● **WHAT YOU HAVE TO DO**:
Print exactly the part opening with the line containing "# Hook on a" and closing with the line containing "in imported if", with both of those lines included.
--- PROVIDED DATA ---
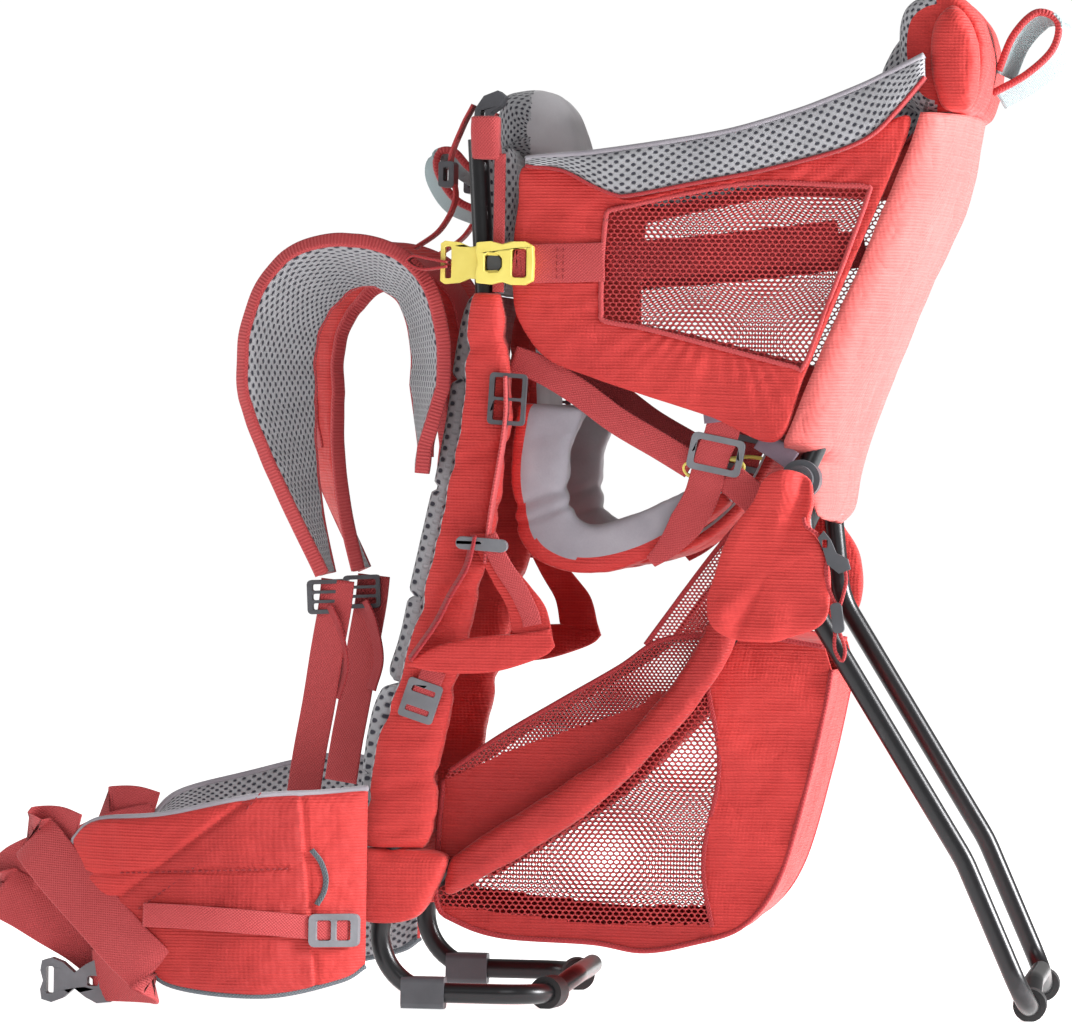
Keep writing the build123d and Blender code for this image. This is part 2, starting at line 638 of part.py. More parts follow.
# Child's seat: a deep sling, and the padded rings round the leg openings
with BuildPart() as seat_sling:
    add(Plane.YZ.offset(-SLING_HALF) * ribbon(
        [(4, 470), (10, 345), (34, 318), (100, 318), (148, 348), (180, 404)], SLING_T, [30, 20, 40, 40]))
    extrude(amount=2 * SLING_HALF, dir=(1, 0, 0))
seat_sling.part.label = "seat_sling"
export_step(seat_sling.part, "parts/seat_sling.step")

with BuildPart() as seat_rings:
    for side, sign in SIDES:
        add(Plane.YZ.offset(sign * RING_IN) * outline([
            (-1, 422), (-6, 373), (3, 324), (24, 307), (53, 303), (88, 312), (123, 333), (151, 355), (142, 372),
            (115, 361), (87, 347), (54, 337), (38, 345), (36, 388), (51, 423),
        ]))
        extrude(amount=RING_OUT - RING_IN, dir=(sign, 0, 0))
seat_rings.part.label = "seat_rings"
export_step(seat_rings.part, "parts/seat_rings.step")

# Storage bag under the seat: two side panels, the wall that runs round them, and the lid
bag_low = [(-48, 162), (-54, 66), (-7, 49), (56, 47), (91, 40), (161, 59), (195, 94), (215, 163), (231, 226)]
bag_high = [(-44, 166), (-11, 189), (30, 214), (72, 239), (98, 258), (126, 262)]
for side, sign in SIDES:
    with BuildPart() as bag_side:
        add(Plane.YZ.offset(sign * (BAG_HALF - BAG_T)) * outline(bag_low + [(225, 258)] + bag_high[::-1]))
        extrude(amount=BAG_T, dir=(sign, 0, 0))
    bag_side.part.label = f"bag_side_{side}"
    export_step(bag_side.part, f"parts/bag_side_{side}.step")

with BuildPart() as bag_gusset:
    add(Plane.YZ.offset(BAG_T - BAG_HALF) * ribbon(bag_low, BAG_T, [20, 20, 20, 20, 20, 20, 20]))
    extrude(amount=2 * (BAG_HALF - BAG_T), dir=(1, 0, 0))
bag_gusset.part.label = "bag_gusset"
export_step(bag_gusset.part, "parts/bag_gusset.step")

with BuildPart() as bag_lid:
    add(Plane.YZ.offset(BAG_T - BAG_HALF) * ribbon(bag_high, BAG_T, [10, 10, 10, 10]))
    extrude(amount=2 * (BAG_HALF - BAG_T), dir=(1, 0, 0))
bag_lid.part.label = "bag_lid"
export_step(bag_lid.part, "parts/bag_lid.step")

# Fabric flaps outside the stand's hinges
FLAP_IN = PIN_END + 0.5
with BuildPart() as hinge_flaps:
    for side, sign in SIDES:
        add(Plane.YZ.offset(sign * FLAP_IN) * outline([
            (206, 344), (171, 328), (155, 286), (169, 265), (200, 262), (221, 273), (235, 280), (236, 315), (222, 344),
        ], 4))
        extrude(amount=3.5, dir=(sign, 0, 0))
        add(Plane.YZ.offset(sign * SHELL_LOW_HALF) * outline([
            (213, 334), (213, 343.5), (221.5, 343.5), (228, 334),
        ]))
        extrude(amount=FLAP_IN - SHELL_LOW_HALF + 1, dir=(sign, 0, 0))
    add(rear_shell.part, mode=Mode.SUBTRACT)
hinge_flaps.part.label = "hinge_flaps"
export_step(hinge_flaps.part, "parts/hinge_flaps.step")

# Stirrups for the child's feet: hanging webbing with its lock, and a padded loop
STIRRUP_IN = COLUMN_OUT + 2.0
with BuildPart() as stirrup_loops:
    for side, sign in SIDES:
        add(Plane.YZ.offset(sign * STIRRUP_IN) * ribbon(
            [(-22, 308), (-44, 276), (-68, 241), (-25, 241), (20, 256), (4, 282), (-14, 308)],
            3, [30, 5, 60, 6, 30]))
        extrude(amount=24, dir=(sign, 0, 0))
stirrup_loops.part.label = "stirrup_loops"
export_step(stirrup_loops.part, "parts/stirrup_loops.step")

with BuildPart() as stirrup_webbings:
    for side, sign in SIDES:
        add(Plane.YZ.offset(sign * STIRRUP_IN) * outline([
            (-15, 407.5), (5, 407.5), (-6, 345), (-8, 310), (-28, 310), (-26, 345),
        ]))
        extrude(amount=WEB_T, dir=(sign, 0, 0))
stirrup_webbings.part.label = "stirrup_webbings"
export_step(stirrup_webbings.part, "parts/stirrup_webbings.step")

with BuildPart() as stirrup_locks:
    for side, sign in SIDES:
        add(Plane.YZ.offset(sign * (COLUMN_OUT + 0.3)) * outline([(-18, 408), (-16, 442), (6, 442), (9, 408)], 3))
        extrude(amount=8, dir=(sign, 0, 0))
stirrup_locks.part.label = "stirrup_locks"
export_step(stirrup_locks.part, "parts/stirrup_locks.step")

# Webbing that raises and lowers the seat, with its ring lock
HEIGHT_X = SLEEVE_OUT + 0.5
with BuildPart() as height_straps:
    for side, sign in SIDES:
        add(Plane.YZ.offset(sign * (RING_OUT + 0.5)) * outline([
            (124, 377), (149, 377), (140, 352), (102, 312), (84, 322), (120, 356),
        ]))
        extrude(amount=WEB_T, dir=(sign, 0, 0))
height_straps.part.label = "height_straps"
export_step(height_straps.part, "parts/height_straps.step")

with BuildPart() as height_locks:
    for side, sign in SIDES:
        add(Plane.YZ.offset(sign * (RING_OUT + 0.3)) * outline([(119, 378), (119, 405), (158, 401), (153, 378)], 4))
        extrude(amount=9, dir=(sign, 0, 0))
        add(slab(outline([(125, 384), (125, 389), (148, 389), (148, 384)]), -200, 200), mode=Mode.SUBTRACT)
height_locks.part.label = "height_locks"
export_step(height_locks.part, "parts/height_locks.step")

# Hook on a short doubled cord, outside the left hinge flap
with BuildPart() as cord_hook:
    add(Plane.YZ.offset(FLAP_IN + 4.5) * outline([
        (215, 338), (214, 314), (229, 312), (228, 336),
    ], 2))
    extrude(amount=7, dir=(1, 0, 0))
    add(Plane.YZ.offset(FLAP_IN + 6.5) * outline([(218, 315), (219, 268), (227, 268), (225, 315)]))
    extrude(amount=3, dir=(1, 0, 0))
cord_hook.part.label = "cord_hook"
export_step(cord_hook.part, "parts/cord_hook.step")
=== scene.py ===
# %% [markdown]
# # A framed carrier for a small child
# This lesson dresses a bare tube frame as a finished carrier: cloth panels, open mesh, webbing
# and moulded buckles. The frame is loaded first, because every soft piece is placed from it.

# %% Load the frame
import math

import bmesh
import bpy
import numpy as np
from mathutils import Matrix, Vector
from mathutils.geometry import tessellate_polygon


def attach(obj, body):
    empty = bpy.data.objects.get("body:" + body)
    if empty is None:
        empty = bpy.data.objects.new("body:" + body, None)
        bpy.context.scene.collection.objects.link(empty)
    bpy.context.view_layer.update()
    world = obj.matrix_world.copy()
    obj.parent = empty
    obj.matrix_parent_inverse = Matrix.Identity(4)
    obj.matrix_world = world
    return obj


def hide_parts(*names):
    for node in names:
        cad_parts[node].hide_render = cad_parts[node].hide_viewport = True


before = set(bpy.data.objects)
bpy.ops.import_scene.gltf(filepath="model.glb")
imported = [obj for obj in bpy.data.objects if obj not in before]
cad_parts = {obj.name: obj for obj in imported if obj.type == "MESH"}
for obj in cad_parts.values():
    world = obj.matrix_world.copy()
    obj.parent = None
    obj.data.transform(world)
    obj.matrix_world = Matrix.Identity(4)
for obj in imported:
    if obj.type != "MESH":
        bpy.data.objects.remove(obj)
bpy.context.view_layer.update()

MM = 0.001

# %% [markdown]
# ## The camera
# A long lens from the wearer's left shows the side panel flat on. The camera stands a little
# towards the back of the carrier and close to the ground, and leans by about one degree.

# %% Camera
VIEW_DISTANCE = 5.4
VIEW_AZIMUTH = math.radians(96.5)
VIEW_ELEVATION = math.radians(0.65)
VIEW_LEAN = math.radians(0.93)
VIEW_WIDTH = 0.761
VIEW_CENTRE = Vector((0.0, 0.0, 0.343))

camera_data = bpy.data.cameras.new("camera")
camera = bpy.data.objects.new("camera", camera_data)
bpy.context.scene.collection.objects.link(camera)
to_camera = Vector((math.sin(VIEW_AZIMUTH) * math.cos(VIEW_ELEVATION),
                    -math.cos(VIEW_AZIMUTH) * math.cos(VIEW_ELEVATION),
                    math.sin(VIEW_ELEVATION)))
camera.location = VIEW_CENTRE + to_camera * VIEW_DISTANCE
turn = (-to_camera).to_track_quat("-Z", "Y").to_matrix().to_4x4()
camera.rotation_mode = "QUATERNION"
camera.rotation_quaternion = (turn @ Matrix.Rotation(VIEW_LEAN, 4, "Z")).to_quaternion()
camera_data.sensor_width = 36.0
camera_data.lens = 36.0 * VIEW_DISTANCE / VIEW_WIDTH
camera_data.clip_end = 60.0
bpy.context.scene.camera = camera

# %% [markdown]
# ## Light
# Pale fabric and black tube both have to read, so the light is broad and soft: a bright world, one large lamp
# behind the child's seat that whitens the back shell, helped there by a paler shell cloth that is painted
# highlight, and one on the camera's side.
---
● **PROBLEM SOLUTION**:
# Hook on a short doubled cord, outside the left hinge flap
with BuildPart() as cord_hook:
    add(Plane.YZ.offset(FLAP_IN + 4.5) * outline([
        (215, 338), (214, 314), (229, 312), (228, 336),
    ], 2))
    extrude(amount=7, dir=(1, 0, 0))
    add(Plane.YZ.offset(FLAP_IN + 6.5) * outline([(218, 315), (219, 268), (227, 268), (225, 315)]))
    extrude(amount=3, dir=(1, 0, 0))
cord_hook.part.label = "cord_hook"
export_step(cord_hook.part, "parts/cord_hook.step")
=== scene.py ===
# %% [markdown]
# # A framed carrier for a small child
# This lesson dresses a bare tube frame as a finished carrier: cloth panels, open mesh, webbing
# and moulded buckles. The frame is loaded first, because every soft piece is placed from it.

# %% Load the frame
import math

import bmesh
import bpy
import numpy as np
from mathutils import Matrix, Vector
from mathutils.geometry import tessellate_polygon


def attach(obj, body):
    empty = bpy.data.objects.get("body:" + body)
    if empty is None:
        empty = bpy.data.objects.new("body:" + body, None)
        bpy.context.scene.collection.objects.link(empty)
    bpy.context.view_layer.update()
    world = obj.matrix_world.copy()
    obj.parent = empty
    obj.matrix_parent_inverse = Matrix.Identity(4)
    obj.matrix_world = world
    return obj


def hide_parts(*names):
    for node in names:
        cad_parts[node].hide_render = cad_parts[node].hide_viewport = True


before = set(bpy.data.objects)
bpy.ops.import_scene.gltf(filepath="model.glb")
imported = [obj for obj in bpy.data.objects if obj not in before]
cad_parts = {obj.name: obj for obj in imported if obj.type == "MESH"}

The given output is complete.